> Written task: Only the lines from the start of the data through the one containing "return way *" belong in your answer; return them exactly.

> Stored data:
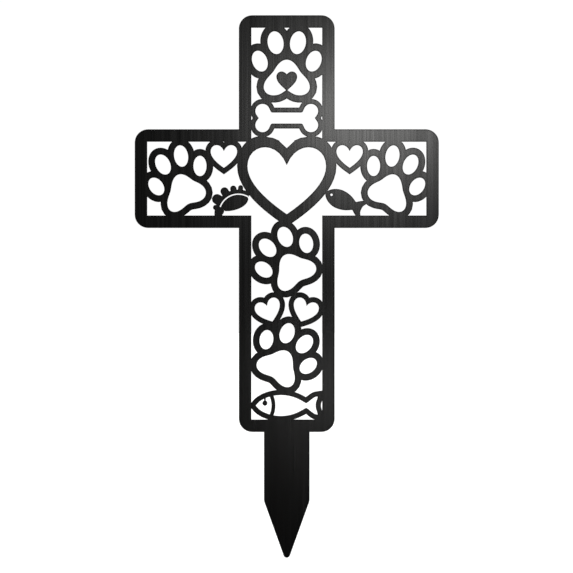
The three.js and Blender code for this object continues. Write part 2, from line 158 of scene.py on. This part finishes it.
def inward(line):
    """For each corner, the way into the metal that keeps a rim of even width, also at pointed openings."""
    ways = []
    for i, corner in enumerate(line):
        arriving = (corner - line[i - 1]).normalized()
        leaving = (line[(i + 1) % len(line)] - corner).normalized()
        left_of_arriving = Vector((-arriving.y, arriving.x))
        left_of_leaving = Vector((-leaving.y, leaving.x))
        opening_out = max(least_opening_out, 1 + left_of_arriving.dot(left_of_leaving))
        way = (left_of_arriving + left_of_leaving) / opening_out
        juts_in = left_of_arriving.dot(leaving) < 0
        reach = min(way.length, mitre_where_opening_juts_in if juts_in else longest_mitre)
        ways.append(way.normalized() * reach)
    return ways


lines = [eased(cleaned(line)) for line in cut_lines(sheet, front_y)]

# Upright walls on the cut lines: where the metal behind a corner is thin, the rim takes only a share of it
wall_corners = []
wall_sides = []
for line in lines:
    first = len(wall_corners) // 2
    for i, corner in enumerate(line):
        wall_corners.append(Vector((corner.x, corner.y, -wall_half_height)))
        wall_corners.append(Vector((corner.x, corner.y, wall_half_height)))
        here, beyond = 2 * (first + i), 2 * (first + (i + 1) % len(line))
        wall_sides.append((here, beyond, beyond + 1, here + 1))
cut_walls = BVHTree.FromPolygons(wall_corners, wall_sides)


def kept_in_metal(corner, way):
    """Shortens the way inwards where another cut is near."""
    straight = Vector((way.x, way.y, 0)).normalized()
    start = Vector((corner.x, corner.y, 0)) + straight * wall_skip
    *_, room = cut_walls.ray_cast(start, straight, rim_width * longest_mitre / thin_share)
    if room is None:
        return way
    return way * min(1.0, room * thin_share / (rim_width * way.length))


# The rim's profile from the front face over the cut wall to the back face: how far in, and at what depth
quarter_in = rim_width * (1 - math.sin(math.radians(45)))
profile = [
    (rim_width, front_y),
    (quarter_in, front_y + quarter_in),
    (0, front_y + rim_width),
    (0, back_y - rim_width),
    (quarter_in, back_y - quarter_in),
    (rim_width, back_y),
]

points = []
walls = []
sharp_pairs = set()
front_rings = []
back_rings = []
for line in lines:
    ways = [kept_in_metal(corner, way) for corner, way in zip(line, inward(line))]
    count = len(line)
    start = len(points)
    for inset, depth in profile:
        points += [Vector((c.x + w.x * inset, depth, c.y + w.y * inset)) for c, w in zip(line, ways)]
    for ring in range(len(profile) - 1):
        here, beyond = start + ring * count, start + (ring + 1) * count
        for i in range(count):
            j = (i + 1) % count
            walls.append((here + j, here + i, beyond + i, beyond + j))
            if turn_at(line[i - 1], line[i], line[j]) > corner_turn:
                sharp_pairs.add((here + i, beyond + i))
    front_rings.append(range(start, start + count))
    back_rings.append(range(start + (len(profile) - 1) * count, start + len(profile) * count))


def filled(rings, y_sign):
    """Triangles that close a flat face between the rims, worked out in millimetres, all looking outwards."""
    order = [i for ring in rings for i in ring]
    flats = [[Vector((points[i].x, points[i].z, 0)) * millimetres for i in ring] for ring in rings]
    faces = []
    for triangle in tessellate_polygon(flats):
        corners = tuple(order[i] for i in triangle)
        a, b, c = (points[i] for i in corners)
        faces.append(corners if (b - a).cross(c - a).y * y_sign > 0 else corners[::-1])
    return faces


front_faces = filled(front_rings, -1)
back_faces = filled(back_rings, 1)

plate_mesh = bpy.data.meshes.new("cross_plate_steel")
plate_mesh.from_pydata(points, [], walls + front_faces + back_faces)
for face in plate_mesh.polygons:
    is_wall = face.index < len(walls)
    face.use_smooth = is_wall
    face.material_index = 1 if is_wall else 0
for edge in plate_mesh.edges:
    edge.use_edge_sharp = tuple(edge.vertices) in sharp_pairs or tuple(edge.vertices)[::-1] in sharp_pairs
plate_mesh.validate()


def noise_of(tree, where, stretch, detail):
    """A grey pattern laid out in metres, drawn out along each axis by its own scale."""
    mapping = tree.nodes.new("ShaderNodeMapping")
    mapping.inputs["Scale"].default_value = stretch
    noise = tree.nodes.new("ShaderNodeTexNoise")
    noise.inputs["Scale"].default_value = 1.0
    noise.inputs["Detail"].default_value = detail
    tree.links.new(where, mapping.inputs["Vector"])
    tree.links.new(mapping.outputs["Vector"], noise.inputs["Vector"])
    return noise.outputs["Fac"]


def ranged(tree, value, from_low, from_high, to_low, to_high):
    ranger = tree.nodes.new("ShaderNodeMapRange")
    ranger.inputs["From Min"].default_value = from_low
    ranger.inputs["From Max"].default_value = from_high
    ranger.inputs["To Min"].default_value = to_low
    ranger.inputs["To Max"].default_value = to_high
    tree.links.new(value, ranger.inputs["Value"])
    return ranger.outputs["Result"]


def spread(tree, noise, low, high):
    """Turns the middle of a noise pattern into a range of its own."""
    return ranged(tree, noise, *noise_middle, low, high)


def times(tree, first, second):
    product = tree.nodes.new("ShaderNodeMath")
    product.operation = "MULTIPLY"
    tree.links.new(first, product.inputs[0])
    tree.links.new(second, product.inputs[1])
    return product.outputs["Value"]


def times_number(tree, value, number):
    product = tree.nodes.new("ShaderNodeMath")
    product.operation = "MULTIPLY"
    product.inputs[1].default_value = number
    tree.links.new(value, product.inputs[0])
    return product.outputs["Value"]


def painted_edge_shade(tree):
    """Painted edge shade: one on the open face, and falling towards a cut edge, where the rounded-off
    surface leans away.
    """
    rounded = tree.nodes.new("ShaderNodeBevel")
    rounded.samples = edge_shade_samples
    rounded.inputs["Radius"].default_value = edge_shade_width
    flat = tree.nodes.new("ShaderNodeNewGeometry")
    leaning = tree.nodes.new("ShaderNodeVectorMath")
    leaning.operation = "DOT_PRODUCT"
    tree.links.new(rounded.outputs["Normal"], leaning.inputs[0])
    tree.links.new(flat.outputs["True Normal"], leaning.inputs[1])
    return ranged(tree, leaning.outputs["Value"], *edge_shade_leaning, edge_shade_depth, 1.0)


def black_steel(name, tone, roughness, mark_strength):
    material = bpy.data.materials.new(name)
    material.use_nodes = True
    tree = material.node_tree
    surface = tree.nodes["Principled BSDF"]
    place = tree.nodes.new("ShaderNodeTexCoord").outputs["Object"]
    hairs = noise_of(tree, place, hair_scale, hair_detail)
    bands = noise_of(tree, place, band_scale, band_detail)
    clouds = noise_of(tree, place, cloud_scale, cloud_detail)
    shine = times(tree, spread(tree, hairs, *hair_range), spread(tree, bands, *band_range))
    shine = times(tree, shine, spread(tree, clouds, *cloud_range))
    # Painted shade: the colour darkens towards every cut edge
    shine = times(tree, shine, painted_edge_shade(tree))
    colour = tree.nodes.new("ShaderNodeCombineColor")
    for channel, share in zip(("Red", "Green", "Blue"), steel_grey):
        tree.links.new(times_number(tree, shine, tone * share), colour.inputs[channel])
    tree.links.new(colour.outputs["Color"], surface.inputs["Base Color"])
    rough_low, rough_high = (roughness * share for share in roughness_range)
    tree.links.new(spread(tree, bands, rough_low, rough_high), surface.inputs["Roughness"])
    surface.inputs["Metallic"].default_value = 1.0
    bump = tree.nodes.new("ShaderNodeBump")
    bump.inputs["Strength"].default_value = mark_strength
    bump.inputs["Distance"].default_value = mark_depth
    tree.links.new(hairs, bump.inputs["Height"])
    tree.links.new(bump.outputs["Normal"], surface.inputs["Normal"])
    return material


face_steel = black_steel("brushed_black_steel", face_tone, face_roughness, face_marks)
rim_steel = black_steel("cut_edge_steel", rim_tone, rim_roughness, rim_marks)
burnt_surface = rim_steel.node_tree.nodes["Principled BSDF"]
burnt_surface.inputs["Metallic"].default_value = 0.0
burnt_surface.inputs["Specular IOR Level"].default_value = rim_gleam
plate_mesh.materials.append(face_steel)
plate_mesh.materials.append(rim_steel)

plate = bpy.data.objects.new("cross_plate_steel", plate_mesh)
bpy.context.scene.collection.objects.link(plate)
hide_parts("cross_plate")
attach(plate, "root")


# The floor is a plain, pale studio floor of matt board, very wide and evenly lit.
# The stake's tip just touches it.

floor_reach = 12.0
floor_z = cad_low.z
floor_grey = 0.3
floor_roughness = 0.9
floor_glow = 0.6

floor_mesh = bpy.data.meshes.new("floor")
floor_ends = (-floor_reach, floor_reach)
floor_corners = [(x, y, floor_z) for y in floor_ends for x in floor_ends]
floor_mesh.from_pydata(floor_corners, [], [(0, 1, 3, 2)])
floor = bpy.data.objects.new("floor", floor_mesh)
bpy.context.scene.collection.objects.link(floor)
pale = bpy.data.materials.new("pale_floor")
pale.use_nodes = True
pale_surface = pale.node_tree.nodes["Principled BSDF"]
pale_surface.inputs["Base Color"].default_value = (floor_grey, floor_grey, floor_grey, 1)
pale_surface.inputs["Roughness"].default_value = floor_roughness
pale_surface.inputs["Specular IOR Level"].default_value = 0.0
pale_surface.inputs["Emission Color"].default_value = (1, 1, 1, 1)
pale_surface.inputs["Emission Strength"].default_value = floor_glow
floor.visible_glossy = False
floor.visible_diffuse = False
floor_mesh.materials.append(pale)


# The light is a white studio. Tall soft lamps stand all round it, except behind the camera, where the wall
# is dim, so that seen from the front the steel stays black. A small lamp in front at the upper right makes
# the sheen on the right arm, and a weaker one low down in front lights the foot.

wall_seen = 1.02
wall_behind_camera = 0.08
wall_beside = 1.0
tall_lamps = 15
between_lamps, at_lamps = 0.5, 2.9
dim_from, dim_to = -0.95, -0.72
low_share, high_share = 0.3, 1.75
upper_lamp_place, upper_lamp_aim = (0.0785, -0.6, 0.273), (0.063, 0, 0.241)
upper_lamp_size, upper_lamp_power = (0.13, 0.06), 1.24
lower_lamp_place, lower_lamp_aim = (0.0335, -0.6, 0.0185), (0.027, 0, 0.036)
lower_lamp_size, lower_lamp_power = (0.06, 0.06), 0.13

world = bpy.data.worlds.new("studio")
world.use_nodes = True
studio = world.node_tree
studio_wall = studio.nodes["Background"]
studio_wall.inputs["Color"].default_value = (1, 1, 1, 1)
direction = studio.nodes.new("ShaderNodeSeparateXYZ")
studio.links.new(studio.nodes.new("ShaderNodeTexCoord").outputs["Generated"], direction.inputs["Vector"])
bearing = studio.nodes.new("ShaderNodeMath")
bearing.operation = "ARCTAN2"
studio.links.new(direction.outputs["X"], bearing.inputs[0])
studio.links.new(direction.outputs["Y"], bearing.inputs[1])
wave = studio.nodes.new("ShaderNodeMath")
wave.operation = "SINE"
studio.links.new(times_number(studio, bearing.outputs["Value"], tall_lamps), wave.inputs[0])
wall_light = times(
    studio,
    ranged(studio, direction.outputs["Y"], dim_from, dim_to, wall_behind_camera, wall_beside),
    ranged(studio, direction.outputs["Z"], -1.0, 1.0, low_share, high_share))
lamp_light = ranged(studio, wave.outputs["Value"], -1.0, 1.0, between_lamps, at_lamps)
wall_light = times(studio, wall_light, lamp_light)
backdrop = studio.nodes.new("ShaderNodeMix")
backdrop.inputs["B"].default_value = wall_seen
studio.links.new(studio.nodes.new("ShaderNodeLightPath").outputs["Is Camera Ray"], backdrop.inputs["Factor"])
studio.links.new(wall_light, backdrop.inputs["A"])
studio.links.new(backdrop.outputs["Result"], studio_wall.inputs["Strength"])
bpy.context.scene.world = world
bpy.context.scene.view_settings.view_transform = "Standard"


def soft_lamp(name, place, aim, size, power):
    light = bpy.data.lights.new(name, "AREA")
    light.shape = "ELLIPSE"
    light.size, light.size_y = size
    light.energy = power
    lamp = bpy.data.objects.new(name, light)
    lamp.location = place
    lamp.rotation_euler = (Vector(aim) - Vector(place)).to_track_quat("-Z", "Y").to_euler()
    lamp.visible_camera = False
    bpy.context.scene.collection.objects.link(lamp)


soft_lamp("upper_lamp", upper_lamp_place, upper_lamp_aim, upper_lamp_size, upper_lamp_power)
soft_lamp("lower_lamp", lower_lamp_place, lower_lamp_aim, lower_lamp_size, lower_lamp_power)


# The camera stands straight in front, far off, as in the photo.

view_width = 0.42975
camera_distance = 2.5
camera_height = 0.1091
camera_side = -0.0002
sensor_width = 36
camera_data = bpy.data.cameras.new("camera")
camera_data.sensor_width = sensor_width
camera_data.lens = sensor_width * camera_distance / view_width
camera = bpy.data.objects.new("camera", camera_data)
camera.location = (camera_side, -camera_distance, camera_height)
camera.rotation_euler = (math.radians(90), 0, 0)
bpy.context.scene.collection.objects.link(camera)
bpy.context.scene.camera = camera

> Task output:
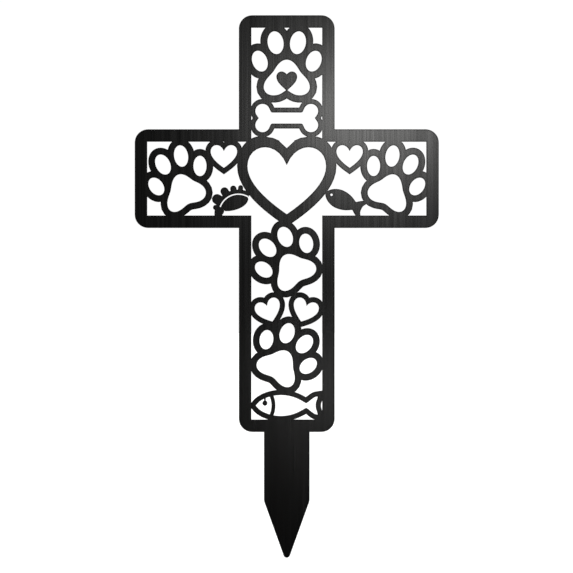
The three.js and Blender code for this object continues. Write part 2, from line 158 of scene.py on. This part finishes it.
def inward(line):
    """For each corner, the way into the metal that keeps a rim of even width, also at pointed openings."""
    ways = []
    for i, corner in enumerate(line):
        arriving = (corner - line[i - 1]).normalized()
        leaving = (line[(i + 1) % len(line)] - corner).normalized()
        left_of_arriving = Vector((-arriving.y, arriving.x))
        left_of_leaving = Vector((-leaving.y, leaving.x))
        opening_out = max(least_opening_out, 1 + left_of_arriving.dot(left_of_leaving))
        way = (left_of_arriving + left_of_leaving) / opening_out
        juts_in = left_of_arriving.dot(leaving) < 0
        reach = min(way.length, mitre_where_opening_juts_in if juts_in else longest_mitre)
        ways.append(way.normalized() * reach)
    return ways


lines = [eased(cleaned(line)) for line in cut_lines(sheet, front_y)]

# Upright walls on the cut lines: where the metal behind a corner is thin, the rim takes only a share of it
wall_corners = []
wall_sides = []
for line in lines:
    first = len(wall_corners) // 2
    for i, corner in enumerate(line):
        wall_corners.append(Vector((corner.x, corner.y, -wall_half_height)))
        wall_corners.append(Vector((corner.x, corner.y, wall_half_height)))
        here, beyond = 2 * (first + i), 2 * (first + (i + 1) % len(line))
        wall_sides.append((here, beyond, beyond + 1, here + 1))
cut_walls = BVHTree.FromPolygons(wall_corners, wall_sides)


def kept_in_metal(corner, way):
    """Shortens the way inwards where another cut is near."""
    straight = Vector((way.x, way.y, 0)).normalized()
    start = Vector((corner.x, corner.y, 0)) + straight * wall_skip
    *_, room = cut_walls.ray_cast(start, straight, rim_width * longest_mitre / thin_share)
    if room is None:
        return way
    return way * min(1.0, room * thin_share / (rim_width * way.length))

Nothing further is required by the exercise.